ネットに押されてジリ貧のテレビ界にあって、現在のフジは、スポンサーがいなくなったことを逆手にとって開き直って《今しかできない冒険的番組》に挑める(挑むしかない)起死回生のチャンス到来ではないか。

 冷笑を恐れずに言い放つが、例えばまだスポンサーが戻らないこの4月から6月までの3カ月短期集中で、兵庫県知事選ショックを踏まえた7月の参院選に向けての画期的選挙番組にチャレンジしてみるとか。ユーチューバーたちが太刀打ちできない現有リソースを活かしまくった、超低予算番組を作ってみせるとか。

 ほとぼりが冷めて少しずつスポンサーが戻ってきて、(元通りの水準までは 無理だとしても)また無難なつまらぬ枠内にちんまり帰って行く前に、何か突破口を見つけてほしい。

「女性のため」は、事実か口実か

 記者会見でフジ幹部たちは、事件を認識してからずっと伏せてきたのは、当事者女性のプライバシー保護のためだったという趣旨の説明をした。

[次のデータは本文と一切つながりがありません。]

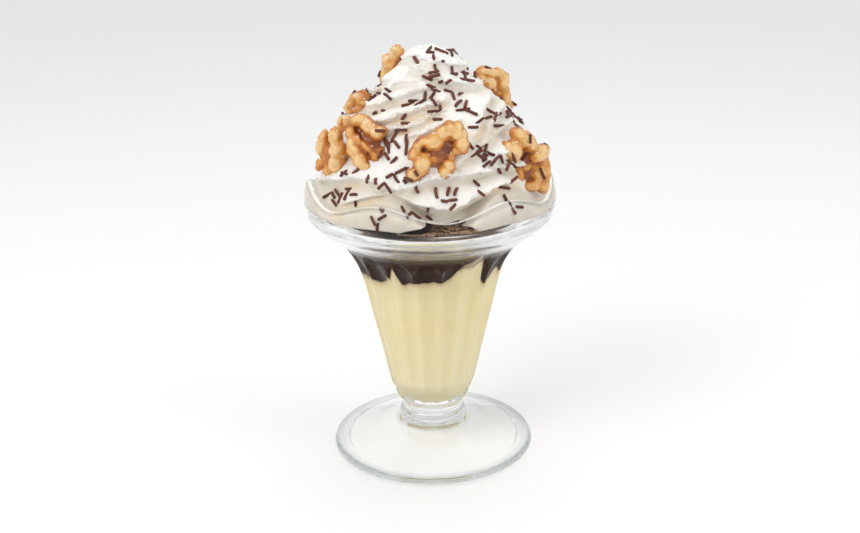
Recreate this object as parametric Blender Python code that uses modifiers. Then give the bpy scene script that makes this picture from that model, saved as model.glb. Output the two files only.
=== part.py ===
"""An ice cream sundae, built together with its footed pressed-glass cup.

Units are metres, +Z is up and the cup stands on z = 0 with its axis on the Z axis. The front of the
sundae looks along -Y. Angles round the axis, called bearings here, are counted in degrees from the
front (-Y) towards +X.

From the foot upwards the pieces are:
  glass            round foot, short knop, fluted cone, rounded shoulder and a lip of six petals
  ice_cream        vanilla ice cream that fills the cone
  chocolate_sauce  the layer on it, which runs down in drips along the wall
  whipped_cream    the swirled mound, cut round the walnuts pressed into it
  walnut_...       pieces of walnut kernel, each with its open side, ridge and lobes
"""

import math

import bmesh
import bpy
from mathutils import Matrix, Vector, noise

MM = 0.001

# Driving dimensions of the glass
RIM_RADIUS = 53.0 * MM
RIM_HEIGHT = 124.0 * MM
RIM_HALF_THICKNESS = 1.45 * MM
RIM_CROWN = 1.6 * MM
CUP_FLOOR = 23.0 * MM
CUP_FLOOR_RISE = 13.0 * MM

PETALS = 6
PETAL_HEIGHT = 3.05 * MM
PETAL_BASE = 116.0 * MM
FLUTES = 18
FLUTE_DEPTH = 0.030
FLUTE_FOOT = (24.0 * MM, 31.0 * MM)
FLUTE_HEAD = (93.0 * MM, 101.0 * MM)
FRONT_VALLEY = 7.0
TURN_STEPS = 36

# Outer wall of the cup: height, radius
OUTER_WALL = [(24.0, 16.3), (28.0, 17.9), (32.0, 19.4), (38.0, 20.9), (48.0, 23.1), (70.0, 28.2),
              (82.0, 30.9), (92.0, 34.6), (97.0, 37.6), (101.0, 41.0), (105.0, 45.9), (109.0, 51.0),
              (113.0, 54.4), (117.0, 55.9), (121.0, 55.5), (124.0, 54.45)]

# Inner wall of the cup: height, radius
INNER_WALL = [(36.0, 17.2), (48.0, 19.9), (70.0, 25.0), (82.0, 27.6), (92.0, 30.6), (97.0, 32.8),
              (101.0, 35.6), (105.0, 39.6), (109.0, 44.6), (113.0, 49.4), (117.0, 52.3),
              (121.0, 52.7), (124.0, 51.55)]

# Knop and foot, outer side from the cup's waist down to the table: radius, height
KNOP_AND_FOOT = [(14.2, 21.6), (13.1, 19.6), (15.3, 16.4), (15.4, 13.6), (16.6, 12.2),
                 (21.0, 10.6), (37.0, 5.1), (41.8, 3.5), (43.6, 3.75), (45.4, 3.2), (46.4, 1.4),
                 (45.9, 0.35), (45.0, 0.0)]

# Underside of the foot: radius, height
FOOT_UNDERSIDE = [(39.0, 0.0), (36.5, 1.1), (23.0, 5.3), (8.0, 8.0), (0.0, 8.3)]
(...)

 確かに、性的トラブルで被害を受けた人が、いずれ職場復帰するために問題の表面化を望まないことは、あり得るだろう。本人の意向が明示されていない場合でも、周囲で相談に乗る人たち(親友とか、直属の上司とか)が、医療専門家などごく一部のチーム内に話を留めて表面化しないように行動することは、往々にしてある。この部分の真相は、文字でのやり取り記録がかなり残っているだろうから、いずれ明らかになってこよう。

 もちろん今回の場合、表面化しないことで守られるのは当事者女性ご本人だけではなく、中居氏もフジテレビも守られる。だからと言って、「実は一番守りたかったのは当事者女性ではなく会社だろう!」などと“何が一番かの勘ぐり合い”をしても仕方ない。